On the back of the conference program, Heartland listed 13 recommendations for the administration that it came up with at the America First Energy Conference last year. Eight of them have been checked off. Among the five remaining are abolishing the EPA, withdrawing the finding that greenhouse gases are pollutants, and the red team, blue team climate debate Pruitt was so fond of. Winning those battles, let alone going to war over them will be much harder than, say, trying to extricate the U.S. from the Paris Agreement. Still, eight out of 13 is a hell of a success rate.

Victory may be short-lived, though. The Trump administration has been buffeted by legal challenges and racked by scandal. And while it’s too early to predict what will happen in 2020, Trump’s sway on the American people outside of his base is tenuous at best.
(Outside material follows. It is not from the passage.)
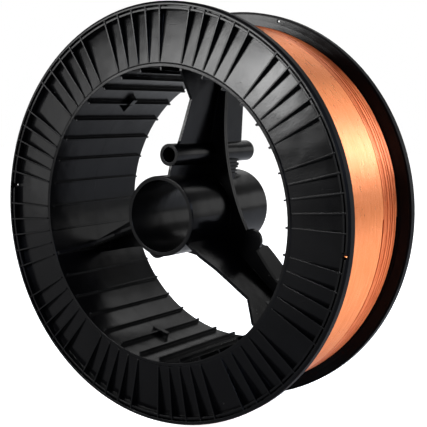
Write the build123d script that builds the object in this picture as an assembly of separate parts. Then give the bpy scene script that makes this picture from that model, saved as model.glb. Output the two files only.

Congress is also facing a potential blue wave, with women and progressives like Ocasio-Cortez laying out a bold, hopeful vision for the future.

Then there’s the biggest reality of all. We simply can’t keep drilling, fracking, and strip mining the planet for fossil fuels. If we do, we cease to have a habitable planet. Perhaps not a hothouse Earth, but one that’s hotter and less habitable than the one that’s allowed humanity to thrive. Those looking to cut carbon emissions will ultimately win the battle because they have to.

In this context, it’s easy to understand why the those at the America First Energy conference have fear in their hearts. This is final death rattle, and Donald Trump is the only thing standing between them and a new age of progress. And they know it.

“The Donald J. Trump administration is perhaps our last political chance at freedom,” Tim Huelskamp, Heartland’s director, said in his closing remarks.